WHAT YOU WILL DO - What follows is a set of records, each of which is to be written out exactly.

DATASET ENTRIES -
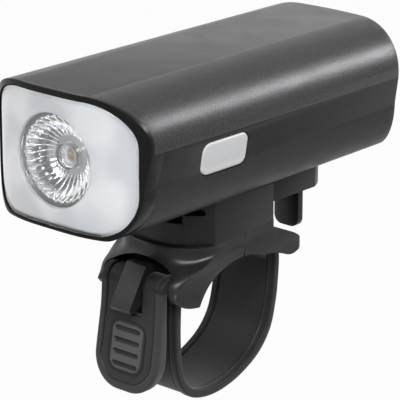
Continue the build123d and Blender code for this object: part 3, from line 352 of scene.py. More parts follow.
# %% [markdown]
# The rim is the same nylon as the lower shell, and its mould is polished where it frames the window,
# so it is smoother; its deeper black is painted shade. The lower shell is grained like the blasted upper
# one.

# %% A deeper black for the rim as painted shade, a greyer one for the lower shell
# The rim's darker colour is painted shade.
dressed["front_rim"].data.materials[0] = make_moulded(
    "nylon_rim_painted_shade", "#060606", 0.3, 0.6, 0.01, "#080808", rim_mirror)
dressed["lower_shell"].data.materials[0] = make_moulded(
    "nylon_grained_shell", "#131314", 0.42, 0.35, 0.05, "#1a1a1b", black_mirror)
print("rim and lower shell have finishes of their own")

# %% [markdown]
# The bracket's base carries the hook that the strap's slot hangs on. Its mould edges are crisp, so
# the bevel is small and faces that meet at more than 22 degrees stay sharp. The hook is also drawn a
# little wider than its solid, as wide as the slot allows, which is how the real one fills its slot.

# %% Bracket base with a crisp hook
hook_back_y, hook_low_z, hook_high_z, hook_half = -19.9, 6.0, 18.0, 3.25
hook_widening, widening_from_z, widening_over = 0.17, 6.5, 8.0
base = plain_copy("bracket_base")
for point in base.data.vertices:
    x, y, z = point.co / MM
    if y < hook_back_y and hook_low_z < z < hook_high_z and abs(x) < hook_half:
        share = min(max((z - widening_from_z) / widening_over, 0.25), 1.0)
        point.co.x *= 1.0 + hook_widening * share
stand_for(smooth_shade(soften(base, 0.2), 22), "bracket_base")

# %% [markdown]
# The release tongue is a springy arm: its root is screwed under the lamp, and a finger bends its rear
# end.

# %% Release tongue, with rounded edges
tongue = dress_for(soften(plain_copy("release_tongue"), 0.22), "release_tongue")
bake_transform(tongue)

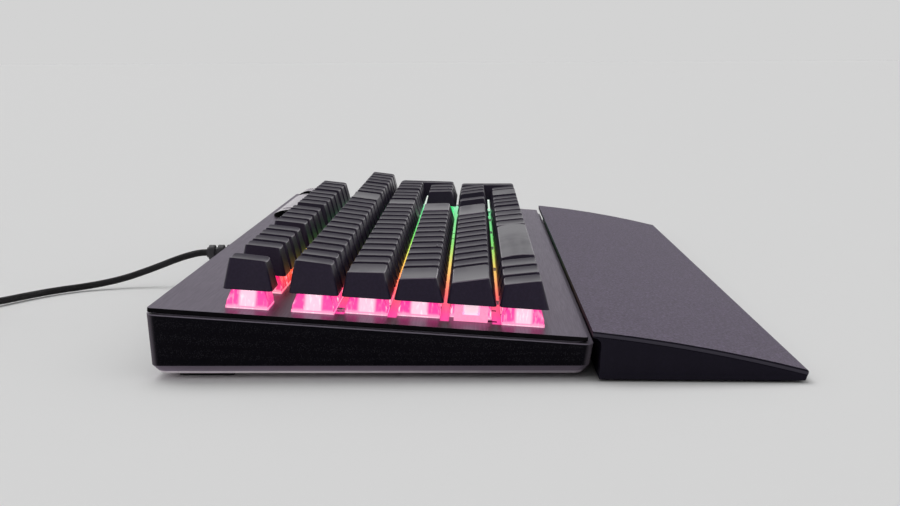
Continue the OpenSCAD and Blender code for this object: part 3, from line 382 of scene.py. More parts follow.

IN RESPONSE -
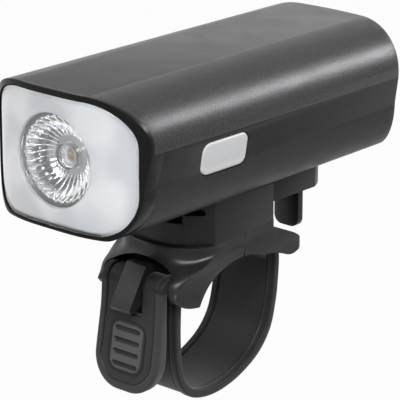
Continue the build123d and Blender code for this object: part 3, from line 352 of scene.py. More parts follow.
# %% [markdown]
# The rim is the same nylon as the lower shell, and its mould is polished where it frames the window,
# so it is smoother; its deeper black is painted shade. The lower shell is grained like the blasted upper
# one.

# %% A deeper black for the rim as painted shade, a greyer one for the lower shell
# The rim's darker colour is painted shade.
dressed["front_rim"].data.materials[0] = make_moulded(
    "nylon_rim_painted_shade", "#060606", 0.3, 0.6, 0.01, "#080808", rim_mirror)
dressed["lower_shell"].data.materials[0] = make_moulded(
    "nylon_grained_shell", "#131314", 0.42, 0.35, 0.05, "#1a1a1b", black_mirror)
print("rim and lower shell have finishes of their own")

# %% [markdown]
# The bracket's base carries the hook that the strap's slot hangs on. Its mould edges are crisp, so
# the bevel is small and faces that meet at more than 22 degrees stay sharp. The hook is also drawn a
# little wider than its solid, as wide as the slot allows, which is how the real one fills its slot.

# %% Bracket base with a crisp hook
hook_back_y, hook_low_z, hook_high_z, hook_half = -19.9, 6.0, 18.0, 3.25
hook_widening, widening_from_z, widening_over = 0.17, 6.5, 8.0
base = plain_copy("bracket_base")
for point in base.data.vertices:
    x, y, z = point.co / MM
    if y < hook_back_y and hook_low_z < z < hook_high_z and abs(x) < hook_half:
        share = min(max((z - widening_from_z) / widening_over, 0.25), 1.0)
        point.co.x *= 1.0 + hook_widening * share
stand_for(smooth_shade(soften(base, 0.2), 22), "bracket_base")

# %% [markdown]
# The release tongue is a springy arm: its root is screwed under the lamp, and a finger bends its rear
# end.

# %% Release tongue, with rounded edges
tongue = dress_for(soften(plain_copy("release_tongue"), 0.22), "release_tongue")
bake_transform(tongue)

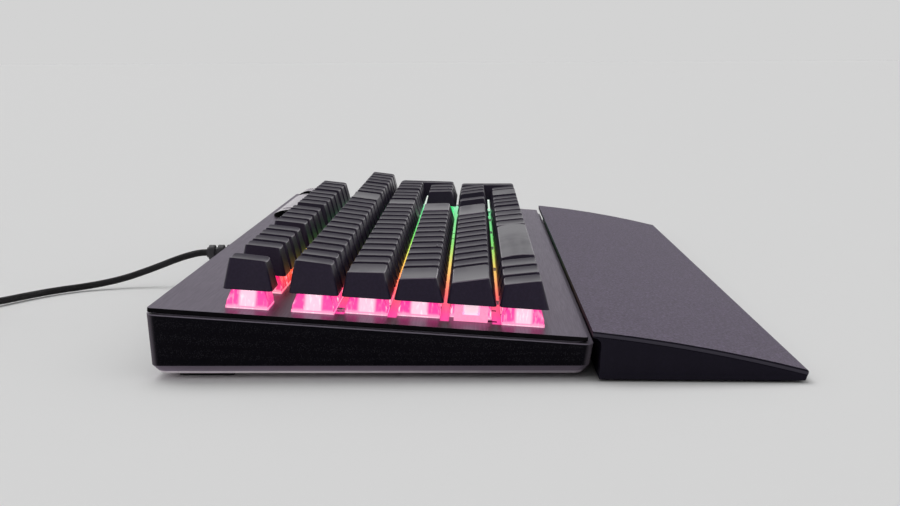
Continue the OpenSCAD and Blender code for this object: part 3, from line 382 of scene.py. More parts follow.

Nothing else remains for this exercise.